··· Dataset extract

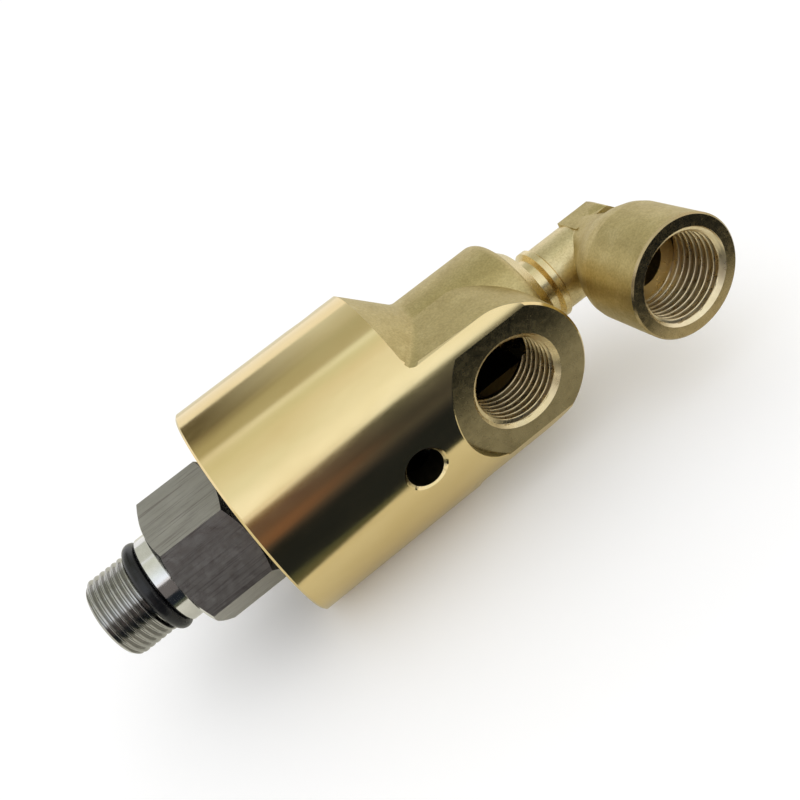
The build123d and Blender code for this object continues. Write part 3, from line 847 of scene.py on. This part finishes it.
def under_barrel(radius, low, high):
    """Where an arc's radius passes the barrel's, between a share inside it and one outside it."""
    if radius(high) <= BARREL_R:
        return high
    for _ in range(HALVINGS):
        middle = (low + high) / 2
        low, high = (middle, high) if radius(middle) <= BARREL_R else (low, middle)
    return low


for side, name in ((1, "lug_fillet_upper"), (-1, "lug_fillet_lower")):
    rows = []
    for ox, orad, cx, cr in outline_beside(BLEND):
        off = LUG_R + BLEND
        back = sqrt(orad * orad - off * off)
        centre = Vector((ox, -back, side * off))
        a = (Vector((ox, -back, side * LUG_R)) - centre).normalized()
        b = (Vector((cx, -cr * back / orad, side * cr * off / orad)) - centre).normalized()

        def radius(share):
            return hypot(*(centre + a.slerp(b, share) * BLEND).yz)

        lowest = min((i / SAMPLES for i in range(SAMPLES + 1)), key=radius)
        inside = radius(lowest) < BARREL_R
        first = under_barrel(radius, lowest, 0.0) if inside else lowest
        last = under_barrel(radius, lowest, 1.0) if inside else lowest
        shares = [first * k / CAP for k in range(CAP)]
        shares += [first + (last - first) * k / ARC for k in range(ARC + 1)]
        shares += [last + (1 - last) * k / CAP for k in range(1, CAP + 1)]
        row = []
        for share in shares:
            toward = a.slerp(b, share)
            p = centre + toward * BLEND
            trim = min(1.0, (BARREL_R + PROUD) / hypot(p.y, p.z))
            row.append((Vector((p.x, p.y * trim, p.z * trim)), -toward))
        rows.append(row)
    if side > 0:
        rows.reverse()
    across = len(rows[0])
    facts = [fact for row in rows for fact in row]
    faces, slopes, slots = [], [], []
    for i in range(len(rows) - 1):
        for j in range(across - 1):
            face = (i * across + j, i * across + j + 1, (i + 1) * across + j + 1, (i + 1) * across + j)
            corners = [facts[v][0] for v in face]
            if (corners[2] - corners[0]).cross(corners[3] - corners[1]).length < SPECK:
                continue
            cap = not CAP <= j < CAP + ARC
            faces.append(face)
            slots.append(int(cap))
            for v in face:
                place, slope = facts[v]
                slopes.append(Vector((0, place.y, place.z)).normalized() if cap else slope)
    mesh = bpy.data.meshes.new(name)
    mesh.from_pydata([place for place, slope in facts], [], faces)
    mesh.update()
    add_piece(name, mesh, FORGED, "housing", FILLET_SHARP_OVER)
    mesh.materials.append(TURNED)
    mesh.polygons.foreach_set("material_index", slots)
    mesh.normals_split_custom_set(slopes)

# ---- stage: its sheets' ends and distance in millimetres, and half the floor's side in metres ----

STAGE_LEFT, STAGE_RIGHT, STAGE_REACH = -600, 750, 560
FLOOR_Z = -BARREL_R
FLOOR_REACH = 30


def panel(name, corners, material):
    """A flat sheet of the stage."""
    mesh = bpy.data.meshes.new(name)
    mesh.from_pydata(corners, [], [tuple(range(len(corners)))])
    obj = bpy.data.objects.new(name, mesh)
    bpy.context.scene.collection.objects.link(obj)
    obj.data.materials.append(material)


def floor_finish():
    """Plain board: camera rays see it white with the object's shadow on it, the metal sees it warm grey."""
    m = bpy.data.materials.new("studio_floor")
    m.use_nodes = True
    t = m.node_tree
    shader = t.nodes["Principled BSDF"]
    shader.inputs["Roughness"].default_value = 0.9
    shader.inputs["Specular IOR Level"].default_value = 0.1
    path = t.nodes.new("ShaderNodeLightPath")
    tone = t.nodes.new("ShaderNodeMix")
    tone.data_type = "RGBA"
    tone.inputs[6].default_value = (0.76, 0.75, 0.65, 1)
    tone.inputs[7].default_value = (1, 1, 1, 1)
    t.links.new(path.outputs["Is Camera Ray"], tone.inputs[0])
    t.links.new(tone.outputs[2], shader.inputs["Base Color"])
    return m


floor_corners = [
    (x * FLOOR_REACH, y * FLOOR_REACH, FLOOR_Z) for x, y in ((-1, -1), (1, -1), (1, 1), (-1, 1))
]
panel("floor", floor_corners, floor_finish())


def glow_sheet(name, rows):
    """A studio sheet that only the metal's reflections show: rows of (place, colour), blended from each to
    the next."""
    across = len(rows[0])
    faces = []
    for i in range(len(rows) - 1):
        for j in range(across - 1):
            k = i * across + j
            faces.append((k, k + 1, k + across + 1, k + across))
    mesh = bpy.data.meshes.new(name)
    mesh.from_pydata([tuple(place) for row in rows for place, colour in row], [], faces)
    glow = mesh.color_attributes.new("glow", "FLOAT_COLOR", "POINT")
    for item, colour in zip(glow.data, [colour for row in rows for place, colour in row]):
        item.color = (*colour, 1)
    m = bpy.data.materials.new(name)
    m.use_nodes = True
    t = m.node_tree
    t.nodes.clear()
    out = t.nodes.new("ShaderNodeOutputMaterial")
    light = t.nodes.new("ShaderNodeEmission")
    tint = t.nodes.new("ShaderNodeVertexColor")
    tint.layer_name = "glow"
    t.links.new(tint.outputs["Color"], light.inputs["Color"])
    t.links.new(light.outputs[0], out.inputs["Surface"])
    mesh.materials.append(m)
    obj = bpy.data.objects.new(name, mesh)
    bpy.context.scene.collection.objects.link(obj)
    obj.visible_camera = False
    obj.visible_diffuse = False
    obj.visible_shadow = False
    obj.visible_transmission = False


# the black cloth on the floor, from its olive near edge and narrow hem outwards: distance in front of the
# axis at the mouth side and at the port side, and colour
OLIVE, HEM, CLOTH = (0.133, 0.130, 0.085), (0.070, 0.085, 0.060), (0.016, 0.020, 0.026)
card_z = FLOOR_Z + 0.4 * MM
CLOTH_ROWS = ((47, 63, OLIVE), (61, 66, HEM), (68, 67, CLOTH), (STAGE_REACH, STAGE_REACH, CLOTH))
rows = []
for y_mouth, y_port, colour in CLOTH_ROWS:
    places = ((STAGE_LEFT, y_mouth), (30, y_mouth), (86, y_port), (STAGE_RIGHT, y_port))
    rows.append([((x * MM, -y * MM, card_z), colour) for x, y in places])
glow_sheet("floor_cloth", rows)

# the tent over the object: angle in degrees and colour at the mouth side, then at the port side
TENT = (
    (-3, (0.045, 0.040, 0.045), -3, (0.022, 0.026, 0.035)),
    (0, (0.075, 0.060, 0.060), 1, (0.030, 0.032, 0.040)),
    (3, (0.20, 0.11, 0.080), 8, (0.079, 0.081, 0.085)),
    (8, (0.24, 0.13, 0.090), 12, (0.060, 0.060, 0.066)),
    (14, (0.155, 0.094, 0.080), 16, (0.055, 0.057, 0.062)),
    (21, (0.14, 0.082, 0.080), 23, (0.079, 0.083, 0.085)),
    (28, (0.24, 0.17, 0.11), 32, (0.10, 0.11, 0.10)),
    (29.5, (0.95, 0.90, 0.90), 33.5, (1.04, 1.12, 1.20)),
    (31.5, (1.08, 1.10, 1.20), 36, (1.06, 1.15, 1.28)),
    (32.5, (0.60, 0.52, 0.42), 37, (1.02, 1.08, 1.15)),
    (33.5, (1.10, 1.15, 1.25), 38, (1.05, 1.12, 1.22)),
    (42, (1.06, 1.12, 1.22), 44, (1.02, 1.08, 1.12)),
    (55, (0.90, 0.96, 0.95), 57, (0.97, 1.02, 1.04)),
    (68, (0.83, 0.85, 0.79), 68, (0.93, 0.97, 0.97)),
    (84, (0.75, 0.77, 0.66), 80, (0.84, 0.84, 0.78)),
    (92, (0.75, 0.77, 0.68), 91, (0.74, 0.80, 0.71)),
    (94, (0.87, 0.89, 0.87), 94, (0.89, 0.98, 1.00)),
    (97.5, (0.87, 0.89, 0.87), 97.5, (0.89, 0.98, 1.00)),
    (100, (0.47, 0.46, 0.33), 100, (0.55, 0.56, 0.48)),
    (108, (0.45, 0.44, 0.31), 108, (0.52, 0.53, 0.44)),
    (118, (0.26, 0.24, 0.17), 120, (0.50, 0.52, 0.43)),
    (123, (0.124, 0.110, 0.070), 126, (0.58, 0.60, 0.54)),
    (150, (0.110, 0.095, 0.060), 150, (0.69, 0.73, 0.72)),
)
# what stands beyond the mouth side, under and over these angles
TENT_LOW_END, LOW_FAR = 29, (0.16, 0.145, 0.14)
TENT_HIGH_START, HIGH_FAR = 100, (0.62, 0.63, 0.55)
rows = []
for mouth_angle, mouth_colour, port_angle, port_colour in TENT:
    far_colour = mouth_colour
    if mouth_angle >= TENT_HIGH_START:
        far_colour = HIGH_FAR
    elif mouth_angle < TENT_LOW_END:
        far_colour = LOW_FAR
    columns = (
        (STAGE_LEFT, mouth_angle, far_colour),
        (-65, mouth_angle, far_colour),
        (-34, mouth_angle, mouth_colour),
        (-10, mouth_angle, mouth_colour),
        (120, port_angle, port_colour),
        (STAGE_RIGHT, port_angle, port_colour),
    )
    rows.append([
        (polar(x * MM, STAGE_REACH * MM, radians(angle)), colour) for x, angle, colour in columns
    ])
glow_sheet("tent", rows)

WORLD_STRENGTH = 1.03
world = bpy.data.worlds.new("studio")
bpy.context.scene.world = world
world.use_nodes = True
background = world.node_tree.nodes["Background"]
background.inputs["Color"].default_value = (1, 1, 1, 1)
background.inputs["Strength"].default_value = WORLD_STRENGTH


def lamp(name, location, target, size, watts):
    """A white strip light that shines at a target."""
    data = bpy.data.lights.new(name, "AREA")
    data.shape = "RECTANGLE"
    data.size, data.size_y = size
    data.energy = watts
    obj = bpy.data.objects.new(name, data)
    bpy.context.scene.collection.objects.link(obj)
    obj.location = location
    obj.rotation_euler = (Vector(target) - Vector(location)).to_track_quat("-Z", "Y").to_euler()


lamp("key", location=(0.0, -0.50, 0.40), target=(0.07, 0, 0), size=(0.9, 0.12), watts=0.35)

# ---- camera: its place, the point it looks at, its roll in degrees and its focal length in mm ----

CAMERA_PLACE = (57.59 * MM, -157.02 * MM, 103.18 * MM)
CAMERA_TARGET = (79.11 * MM, 0, -0.80 * MM)
CAMERA_ROLL = -33.68
CAMERA_LENS = 36.76
camera_data = bpy.data.cameras.new("camera")
camera = bpy.data.objects.new("camera", camera_data)
bpy.context.scene.collection.objects.link(camera)
camera.location = CAMERA_PLACE
gaze = Vector(CAMERA_TARGET) - camera.location
camera.rotation_mode = "QUATERNION"
level = gaze.to_track_quat("-Z", "Y")
roll = Matrix.Rotation(radians(CAMERA_ROLL), 3, "Z").to_quaternion()
camera.rotation_quaternion = level @ roll
camera_data.lens = CAMERA_LENS
camera_data.sensor_width = 36
camera_data.clip_start = 0.005
camera_data.clip_end = 20
bpy.context.scene.camera = camera
bpy.context.scene.view_settings.view_transform = "Standard"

······

### Problem requirements
Write out, exactly and with nothing else, the lines of the listing above from its first line through the line with "return hypot(*(centre +".

### In response
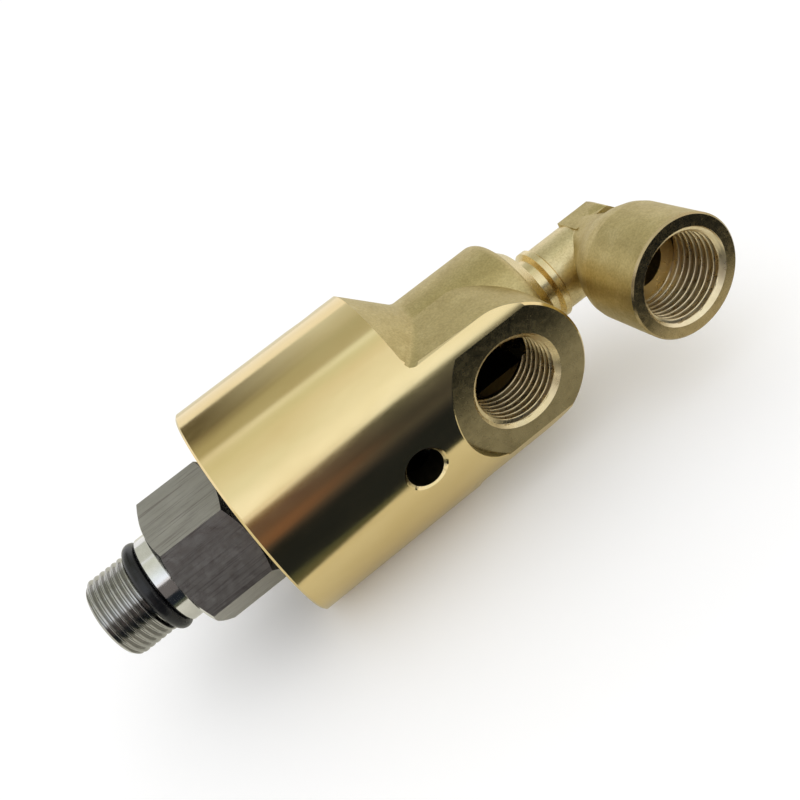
The build123d and Blender code for this object continues. Write part 3, from line 847 of scene.py on. This part finishes it.
def under_barrel(radius, low, high):
    """Where an arc's radius passes the barrel's, between a share inside it and one outside it."""
    if radius(high) <= BARREL_R:
        return high
    for _ in range(HALVINGS):
        middle = (low + high) / 2
        low, high = (middle, high) if radius(middle) <= BARREL_R else (low, middle)
    return low


for side, name in ((1, "lug_fillet_upper"), (-1, "lug_fillet_lower")):
    rows = []
    for ox, orad, cx, cr in outline_beside(BLEND):
        off = LUG_R + BLEND
        back = sqrt(orad * orad - off * off)
        centre = Vector((ox, -back, side * off))
        a = (Vector((ox, -back, side * LUG_R)) - centre).normalized()
        b = (Vector((cx, -cr * back / orad, side * cr * off / orad)) - centre).normalized()

        def radius(share):
            return hypot(*(centre + a.slerp(b, share) * BLEND).yz)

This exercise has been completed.